1985 Big South Conference baseball tournament
- Teams: 4
- Format: Double-elimination
- Finals site: Taylor Stadium; Buies Creek, North Carolina;
- Champions: Winthrop (1st title)
- MVP: Jeff Dodig, Winthrop & John Posey (Campbell)

= 1985 Big South Conference baseball tournament =

The 1985 Big South Conference baseball tournament was the postseason baseball tournament for the Big South Conference, held from May 13 through 15, 1985, at Taylor Stadium on the campus of Campbell University in Buies Creek, North Carolina.
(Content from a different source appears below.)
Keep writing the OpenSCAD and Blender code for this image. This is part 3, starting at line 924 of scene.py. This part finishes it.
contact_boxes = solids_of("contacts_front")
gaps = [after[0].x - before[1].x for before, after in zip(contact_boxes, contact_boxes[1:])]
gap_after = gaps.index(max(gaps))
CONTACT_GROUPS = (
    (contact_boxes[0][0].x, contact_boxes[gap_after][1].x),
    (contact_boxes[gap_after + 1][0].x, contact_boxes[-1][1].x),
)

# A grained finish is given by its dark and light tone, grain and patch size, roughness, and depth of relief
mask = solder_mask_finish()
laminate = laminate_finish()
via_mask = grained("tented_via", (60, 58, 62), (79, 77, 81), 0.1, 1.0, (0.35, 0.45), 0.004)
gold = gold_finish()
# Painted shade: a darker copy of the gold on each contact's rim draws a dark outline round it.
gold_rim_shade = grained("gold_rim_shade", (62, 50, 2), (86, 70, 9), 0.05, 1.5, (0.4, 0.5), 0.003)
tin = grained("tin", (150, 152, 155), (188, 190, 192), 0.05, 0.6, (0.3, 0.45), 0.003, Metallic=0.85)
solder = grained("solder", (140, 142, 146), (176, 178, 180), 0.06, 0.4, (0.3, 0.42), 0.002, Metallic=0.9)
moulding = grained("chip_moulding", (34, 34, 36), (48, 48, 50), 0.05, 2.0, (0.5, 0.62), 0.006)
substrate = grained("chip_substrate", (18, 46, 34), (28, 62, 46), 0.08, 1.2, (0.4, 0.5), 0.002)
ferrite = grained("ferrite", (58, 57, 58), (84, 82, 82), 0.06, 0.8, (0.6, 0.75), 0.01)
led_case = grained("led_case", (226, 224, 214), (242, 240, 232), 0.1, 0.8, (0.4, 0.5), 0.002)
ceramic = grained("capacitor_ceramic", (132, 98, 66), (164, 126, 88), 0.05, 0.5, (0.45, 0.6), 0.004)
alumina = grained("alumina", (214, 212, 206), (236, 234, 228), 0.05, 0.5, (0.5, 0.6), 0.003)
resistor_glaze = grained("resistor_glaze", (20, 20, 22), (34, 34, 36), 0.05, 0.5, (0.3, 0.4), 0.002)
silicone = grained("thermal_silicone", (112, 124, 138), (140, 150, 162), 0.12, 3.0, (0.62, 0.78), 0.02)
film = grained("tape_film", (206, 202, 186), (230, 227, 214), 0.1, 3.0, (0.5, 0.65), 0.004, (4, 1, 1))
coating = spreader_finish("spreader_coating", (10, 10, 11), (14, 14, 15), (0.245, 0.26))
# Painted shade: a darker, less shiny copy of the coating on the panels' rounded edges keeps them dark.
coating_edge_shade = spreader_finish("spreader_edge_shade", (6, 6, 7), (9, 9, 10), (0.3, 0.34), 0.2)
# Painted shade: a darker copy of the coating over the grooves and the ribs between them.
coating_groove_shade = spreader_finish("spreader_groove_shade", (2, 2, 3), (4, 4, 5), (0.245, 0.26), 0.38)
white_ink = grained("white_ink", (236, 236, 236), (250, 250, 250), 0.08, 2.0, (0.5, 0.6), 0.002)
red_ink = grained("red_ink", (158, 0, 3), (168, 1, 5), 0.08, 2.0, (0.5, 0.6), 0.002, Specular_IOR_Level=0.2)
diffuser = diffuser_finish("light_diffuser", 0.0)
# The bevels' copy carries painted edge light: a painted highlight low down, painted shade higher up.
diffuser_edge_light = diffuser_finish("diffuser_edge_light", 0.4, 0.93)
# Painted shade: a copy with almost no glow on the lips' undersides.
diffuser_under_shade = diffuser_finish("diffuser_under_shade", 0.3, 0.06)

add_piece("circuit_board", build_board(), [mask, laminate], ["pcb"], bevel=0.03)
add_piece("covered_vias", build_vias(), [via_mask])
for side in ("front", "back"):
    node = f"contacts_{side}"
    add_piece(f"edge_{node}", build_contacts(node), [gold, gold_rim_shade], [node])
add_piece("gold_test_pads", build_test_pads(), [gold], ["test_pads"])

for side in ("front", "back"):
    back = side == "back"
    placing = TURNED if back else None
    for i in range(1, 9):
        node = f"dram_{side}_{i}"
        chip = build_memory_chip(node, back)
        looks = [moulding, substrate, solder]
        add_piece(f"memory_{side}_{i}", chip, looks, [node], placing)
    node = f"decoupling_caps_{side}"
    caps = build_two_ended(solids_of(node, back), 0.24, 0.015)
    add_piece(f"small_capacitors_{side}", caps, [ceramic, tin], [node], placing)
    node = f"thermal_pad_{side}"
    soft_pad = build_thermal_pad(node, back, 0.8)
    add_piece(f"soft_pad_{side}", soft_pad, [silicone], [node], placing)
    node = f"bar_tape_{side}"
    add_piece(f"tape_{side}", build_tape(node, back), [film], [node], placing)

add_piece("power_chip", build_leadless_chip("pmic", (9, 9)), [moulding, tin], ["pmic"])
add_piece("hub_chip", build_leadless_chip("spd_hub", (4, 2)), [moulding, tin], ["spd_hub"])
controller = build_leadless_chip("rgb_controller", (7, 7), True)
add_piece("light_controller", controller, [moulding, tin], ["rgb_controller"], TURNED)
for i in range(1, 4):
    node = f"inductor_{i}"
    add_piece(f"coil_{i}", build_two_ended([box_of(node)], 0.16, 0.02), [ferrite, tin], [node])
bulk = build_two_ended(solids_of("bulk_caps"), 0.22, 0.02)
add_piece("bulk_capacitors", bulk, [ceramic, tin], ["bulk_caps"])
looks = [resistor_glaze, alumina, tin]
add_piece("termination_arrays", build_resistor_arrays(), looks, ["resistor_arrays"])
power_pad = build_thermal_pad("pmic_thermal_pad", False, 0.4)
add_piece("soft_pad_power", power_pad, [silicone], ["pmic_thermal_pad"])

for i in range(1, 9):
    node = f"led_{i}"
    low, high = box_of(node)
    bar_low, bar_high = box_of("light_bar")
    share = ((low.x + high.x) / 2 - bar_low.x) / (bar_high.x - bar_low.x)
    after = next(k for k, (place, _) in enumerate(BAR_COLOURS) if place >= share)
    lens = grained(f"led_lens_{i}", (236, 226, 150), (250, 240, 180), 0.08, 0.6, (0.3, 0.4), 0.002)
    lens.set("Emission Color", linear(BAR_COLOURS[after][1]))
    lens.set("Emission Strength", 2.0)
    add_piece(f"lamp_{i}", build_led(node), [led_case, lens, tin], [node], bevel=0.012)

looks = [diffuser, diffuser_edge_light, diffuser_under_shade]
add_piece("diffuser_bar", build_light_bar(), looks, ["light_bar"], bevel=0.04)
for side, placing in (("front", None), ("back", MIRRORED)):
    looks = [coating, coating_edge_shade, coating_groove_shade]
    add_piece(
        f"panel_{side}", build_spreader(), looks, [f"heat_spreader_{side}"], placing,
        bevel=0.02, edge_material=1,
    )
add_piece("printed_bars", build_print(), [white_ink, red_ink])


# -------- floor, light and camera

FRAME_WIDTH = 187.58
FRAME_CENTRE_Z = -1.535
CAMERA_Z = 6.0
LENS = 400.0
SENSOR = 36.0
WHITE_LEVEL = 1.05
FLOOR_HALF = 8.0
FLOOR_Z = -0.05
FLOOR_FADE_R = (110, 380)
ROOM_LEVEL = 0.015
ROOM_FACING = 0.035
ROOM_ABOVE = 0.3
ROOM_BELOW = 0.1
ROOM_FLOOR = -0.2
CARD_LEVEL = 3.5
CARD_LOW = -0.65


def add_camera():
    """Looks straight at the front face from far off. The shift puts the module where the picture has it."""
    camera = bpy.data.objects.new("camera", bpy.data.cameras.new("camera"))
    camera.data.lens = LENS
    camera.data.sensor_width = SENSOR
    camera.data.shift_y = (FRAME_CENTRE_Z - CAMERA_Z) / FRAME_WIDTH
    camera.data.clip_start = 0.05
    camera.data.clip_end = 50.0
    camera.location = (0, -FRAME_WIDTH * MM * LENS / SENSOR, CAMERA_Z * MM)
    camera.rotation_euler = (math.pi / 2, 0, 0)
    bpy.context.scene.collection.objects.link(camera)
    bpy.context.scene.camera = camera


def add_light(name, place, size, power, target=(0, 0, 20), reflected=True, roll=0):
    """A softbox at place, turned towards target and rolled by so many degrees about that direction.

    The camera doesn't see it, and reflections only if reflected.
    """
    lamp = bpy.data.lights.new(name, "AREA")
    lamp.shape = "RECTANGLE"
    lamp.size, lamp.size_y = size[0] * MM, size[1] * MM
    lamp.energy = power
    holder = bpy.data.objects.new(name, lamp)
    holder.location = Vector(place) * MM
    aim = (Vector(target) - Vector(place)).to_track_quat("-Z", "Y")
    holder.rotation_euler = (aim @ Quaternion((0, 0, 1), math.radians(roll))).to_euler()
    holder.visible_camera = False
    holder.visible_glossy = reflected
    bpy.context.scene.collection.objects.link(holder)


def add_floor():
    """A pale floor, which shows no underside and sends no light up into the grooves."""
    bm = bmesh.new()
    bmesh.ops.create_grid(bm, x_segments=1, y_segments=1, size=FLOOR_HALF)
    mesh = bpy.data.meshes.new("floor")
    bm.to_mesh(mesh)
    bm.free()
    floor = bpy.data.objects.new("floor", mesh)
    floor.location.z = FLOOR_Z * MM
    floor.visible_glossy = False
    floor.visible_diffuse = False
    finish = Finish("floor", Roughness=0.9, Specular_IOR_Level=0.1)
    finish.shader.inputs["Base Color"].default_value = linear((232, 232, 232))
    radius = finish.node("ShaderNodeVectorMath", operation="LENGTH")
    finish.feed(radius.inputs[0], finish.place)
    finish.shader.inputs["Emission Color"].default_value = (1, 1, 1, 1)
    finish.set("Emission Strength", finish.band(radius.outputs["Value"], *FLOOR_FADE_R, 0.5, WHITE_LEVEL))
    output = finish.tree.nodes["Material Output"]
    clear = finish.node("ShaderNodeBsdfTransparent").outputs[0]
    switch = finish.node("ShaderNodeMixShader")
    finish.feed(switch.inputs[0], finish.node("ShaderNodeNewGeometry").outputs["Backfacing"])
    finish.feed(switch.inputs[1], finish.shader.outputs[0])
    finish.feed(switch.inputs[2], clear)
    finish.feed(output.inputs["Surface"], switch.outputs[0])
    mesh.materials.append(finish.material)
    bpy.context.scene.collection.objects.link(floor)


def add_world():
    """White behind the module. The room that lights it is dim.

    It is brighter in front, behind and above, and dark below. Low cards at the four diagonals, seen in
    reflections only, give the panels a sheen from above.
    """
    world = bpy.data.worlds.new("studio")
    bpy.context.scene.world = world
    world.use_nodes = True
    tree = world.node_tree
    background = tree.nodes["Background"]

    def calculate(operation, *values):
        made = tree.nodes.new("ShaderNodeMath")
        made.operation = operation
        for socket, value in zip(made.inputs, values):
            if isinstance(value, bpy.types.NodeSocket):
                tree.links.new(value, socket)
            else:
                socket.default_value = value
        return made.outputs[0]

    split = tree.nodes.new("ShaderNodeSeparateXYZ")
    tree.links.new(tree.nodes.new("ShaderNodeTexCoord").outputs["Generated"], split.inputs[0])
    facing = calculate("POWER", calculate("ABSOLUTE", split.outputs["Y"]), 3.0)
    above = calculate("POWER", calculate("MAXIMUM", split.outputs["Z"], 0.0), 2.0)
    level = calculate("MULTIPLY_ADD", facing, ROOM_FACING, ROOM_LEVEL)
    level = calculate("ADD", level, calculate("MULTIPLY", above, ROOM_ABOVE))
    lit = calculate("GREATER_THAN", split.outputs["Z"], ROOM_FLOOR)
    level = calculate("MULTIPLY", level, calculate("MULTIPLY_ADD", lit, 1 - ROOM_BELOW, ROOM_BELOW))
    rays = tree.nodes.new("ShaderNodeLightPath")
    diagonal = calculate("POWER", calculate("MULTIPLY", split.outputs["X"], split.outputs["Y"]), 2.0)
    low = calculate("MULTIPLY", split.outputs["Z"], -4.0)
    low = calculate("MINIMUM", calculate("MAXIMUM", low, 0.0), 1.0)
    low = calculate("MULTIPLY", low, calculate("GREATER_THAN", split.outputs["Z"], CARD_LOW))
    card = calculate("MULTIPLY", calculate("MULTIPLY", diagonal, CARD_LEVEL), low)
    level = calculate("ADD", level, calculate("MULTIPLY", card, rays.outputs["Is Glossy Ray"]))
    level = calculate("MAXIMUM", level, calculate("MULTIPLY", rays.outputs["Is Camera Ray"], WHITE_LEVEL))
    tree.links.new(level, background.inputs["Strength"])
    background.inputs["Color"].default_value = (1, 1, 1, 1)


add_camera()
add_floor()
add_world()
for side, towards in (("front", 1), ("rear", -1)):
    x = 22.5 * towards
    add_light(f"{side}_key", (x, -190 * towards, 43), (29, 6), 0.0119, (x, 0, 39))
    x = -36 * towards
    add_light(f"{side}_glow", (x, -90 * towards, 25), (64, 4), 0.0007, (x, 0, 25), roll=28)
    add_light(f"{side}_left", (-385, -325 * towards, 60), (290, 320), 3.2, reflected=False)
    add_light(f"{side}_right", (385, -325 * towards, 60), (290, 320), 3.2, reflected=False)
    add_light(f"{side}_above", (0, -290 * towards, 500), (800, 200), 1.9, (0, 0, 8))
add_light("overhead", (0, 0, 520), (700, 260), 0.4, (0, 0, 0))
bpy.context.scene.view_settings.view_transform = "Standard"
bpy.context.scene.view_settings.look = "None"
In this, the first year of existence for the conference, four teams participated in the double-elimination tournament. The conference was composed of teams playing at the NCAA Division I, NCAA Division II, and NAIA levels, and had yet to be certified as an NCAA Division I conference. No automatic bids were awarded, although teams could participate in tournaments with at-large invitations.

==Format==
The four teams that participated were matched in a blind draw, as no conference standings were kept in the inaugural season.

==All-Tournament Team==

| Name | School |
|---|---|
| Chuck Christopher | Armstrong State |
| Jeff Dodig | Winthrop |
| Bill Fortner | Armstrong State |
| Scott Goins | Winthrop |
| Dave Patterson | Winthrop |
| John Posey | Campbell |
| J.D. Scott | Armstrong State |
| Waine Shipman | Winthrop |
| James White | Campbell |
| Bill Wilkes | Campbell |

===Most Valuable Player===
Jeff Dodig and John Posey were named co-Most Valuable Players. Dodig was an outfielder for Winthrop and Posey was a third-baseman for Campbell.